6 апреля наши путешественники прибывают в Петроград и сразу же попадают в водоворот встреч и впечатлений. А. Бенуа, Ю. Галабутский, А. Головин, Н. Евреинов, Е. Васильева (Дмитриева), Кедровы, Ю. Львова, Е. Лансере, Ф. Сологуб и А. Чеботаревская, Г. Чулков, М. Шагинян… Происходит знакомство с А. Ахматовой и Э. Голлербахом, который записал свои впечатления от встречи с художником: «Впервые я увидел Волошина… на площади Островского, около Публичной библиотеки. Он шёл под руку с женой по направлению к Невскому, по-видимому, только что побывав у Е. С. Кругликовой, живущей против Александринского театра. Я узнал его по фотографиям и по рисунку Головина. Надо ли говорить, как необычайна была его фигура на фоне Петербурга? В ней не было, прежде всего, ничего „петербургского“: ни в поступи, чуть грузной, но твёрдой и решительной, ни в многоволосье низкопосаженной, короткошеей головы, ни в костюме (короткие штаны и чулки)». Эриху Фёдоровичу как искусствоведу, привыкшему иметь дело с художественными формами, запомнился прежде всего склад волошинской фигуры — «очень дородной, плечистой, животастой, с короткими руками и ногами», голова — «с пепельной шапкой кудрей, с округлой рыжевато-седой бородой, торчащей почти горизонтально над мощной, широкой грудью. Волошина не раз сравнивали то с Зевсом-олимпийцем, то с русским кучером-лихачом, то с протопопом; сравнивали с Гераклом и со львом. Всё это, в общем, верно, но в частности — не точно. Этот „Геракл“ не мог бы разорвать пасть льву, потому что лев был в нём самом… Этот кучер не сел бы на облучок тройки, потому что помнил триумфальное величие античных колесниц. Он не принял бы сан иерея, потому что знавал когда-то глубокие тайны элевсинских мистерий.
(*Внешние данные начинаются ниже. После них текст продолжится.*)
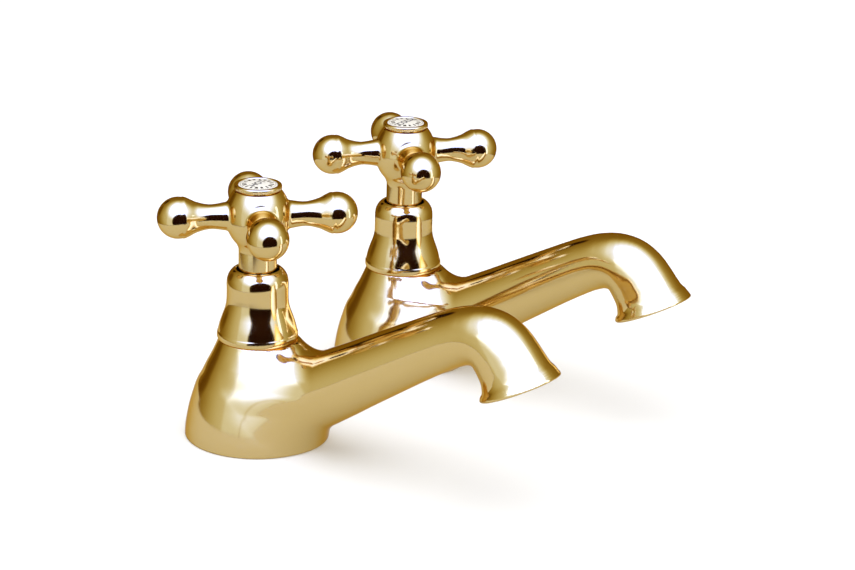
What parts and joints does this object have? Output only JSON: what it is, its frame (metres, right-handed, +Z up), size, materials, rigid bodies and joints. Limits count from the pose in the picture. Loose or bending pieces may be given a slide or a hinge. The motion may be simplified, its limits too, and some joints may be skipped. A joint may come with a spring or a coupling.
{
  "type": "basin pillar tap pair",
  "caption": "Pair of basin pillar taps, hot and cold: bell-shaped body, rising fixed spout with flared outlet, domed bonnet and ball-ended cross handle over a rising-spindle washer valve.",
  "frame": {"origin": "centre of the hot tap's foot, on the deck that the taps stand on", "axes": "+Z up, +X along the spouts and out over the bowl, +Y from the hot tap to the cold tap"},
  "size_m": [0.1554, 0.1598, 0.1495],
  "materials": {
    "polished_brass": "polished and lacquered",
    "plain_brass": "turned, unpolished",
    "ceramic": "glazed white ceramic",
    "rubber": "matt",
    "nylon": "satin",
    "fibre": "matt red fibre",
    "packing": "greased braid"
  },
  "bodies": {
    "root": {"hot_tap_body": "polished_brass", "hot_tail": "plain_brass", "hot_base_gasket": "rubber", "hot_deck_washer": "nylon", "hot_backnut": "plain_brass", "hot_headgear": "plain_brass", "hot_headgear_washer": "fibre", "hot_gland_packing": "packing", "hot_gland_nut": "plain_brass", "hot_bonnet": "polished_brass", "cold_tap_body": "polished_brass", "cold_tail": "plain_brass", "cold_base_gasket": "rubber", "cold_deck_washer": "nylon", "cold_backnut": "plain_brass", "cold_headgear": "plain_brass", "cold_headgear_washer": "fibre", "cold_gland_packing": "packing", "cold_gland_nut": "plain_brass", "cold_bonnet": "polished_brass"},
    "hot_jumper": {"hot_jumper": "plain_brass", "hot_tap_washer": "rubber", "hot_washer_nut": "plain_brass"},
    "hot_handle": {"hot_spindle": "plain_brass", "hot_handle": "polished_brass", "hot_handle_screw": "plain_brass", "hot_index_cap": "polished_brass", "hot_index_disc": "ceramic"},
    "cold_jumper": {"cold_jumper": "plain_brass", "cold_tap_washer": "rubber", "cold_washer_nut": "plain_brass"},
    "cold_handle": {"cold_spindle": "plain_brass", "cold_handle": "polished_brass", "cold_handle_screw": "plain_brass", "cold_index_cap": "polished_brass", "cold_index_disc": "ceramic"}
  },
  "joints": [
    {"name": "hot_spindle_lift", "type": "slide", "parent": "root", "child": "hot_jumper", "axis": [0, 0, 1], "range_m": [0, 0.0055]},
    {"name": "hot_spindle_turn", "type": "hinge", "parent": "hot_jumper", "child": "hot_handle", "pos_m": [0, 0, 0.0853], "axis": [0, 0, 1], "range_deg": [0, 765]},
    {"name": "cold_spindle_lift", "type": "slide", "parent": "root", "child": "cold_jumper", "axis": [0, 0, 1], "range_m": [0, 0.0055]},
    {"name": "cold_spindle_turn", "type": "hinge", "parent": "cold_jumper", "child": "cold_handle", "pos_m": [0, 0.1016, 0.0853], "axis": [0, 0, 1], "range_deg": [0, 765]}
  ],
  "couplings": [
    {"joint": "hot_spindle_lift", "follows": "hot_spindle_turn", "m_per_rad": 0.00040425},
    {"joint": "cold_spindle_lift", "follows": "cold_spindle_turn", "m_per_rad": 0.00040425}
  ]
}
Казалось бы, из этой фигуры легко сделать гротеск — так много в ней отступления от „нормы“, — но неизвестно, кого же, собственно, пародировать — московского купчика или евангельского апостола? К тому же чувство достоинства, спокойствие, сановитость, которыми дышала эта фигура, отбивали охоту к шаржу».
Волошины поселились в самом центре, на Невском, у старого знакомого Марии Степановны, Карла Ивановича Бернгардта, бывшего владельца музыкального магазина. Ночевать пришлось в комнате, где стояло несколько красивых чёрных роялей. По свидетельству жены, поэт «долго не ложился спать, сидел в кресле перед окном, смотрел на Невский.
— Макс, отчего ты не ложишься? Ведь поздно.
— Я не могу, Маруся, здесь лечь спать. Я не могу раздеваться при них… Ты представь себе: они стояли в концертных залах, за ними сидели прекрасно одетые люди, они так прекрасно и благородно звучали. Посмотри, какие они строгие и нарядные».
Так и просидел всю ночь, так и не лёг. А хозяевам на другой день пришлось подыскивать для Волошина другую комнату. По мнению Марии Степановны, это «не было оригинальничаньем. Макс был слишком искренний и большой, чтобы дёшево оригинальничать. Живое и моральное отношение к вещам кажется многим удивительным… Макс с его огромными моральными требованиями к себе, с его удивительно ясным сознанием поэта, ощущал мир в многообразии различных форм сознания».
Именно здесь, в этой «музыкальной» квартире, и произошло знакомство Волошина с Голлербахом. Молодой искусствовед и библиограф был буквально очарован поэтом: «…неторопливые, негромкие, мягкие слова (без всяких лишних вставок и добавок, часто засоряющих нашу разговорную речь) проникали в сознание, словно строчки стихов, набранных чётким и округлым старинным шрифтом, и запоминались легко, как хорошо сделанные стихи.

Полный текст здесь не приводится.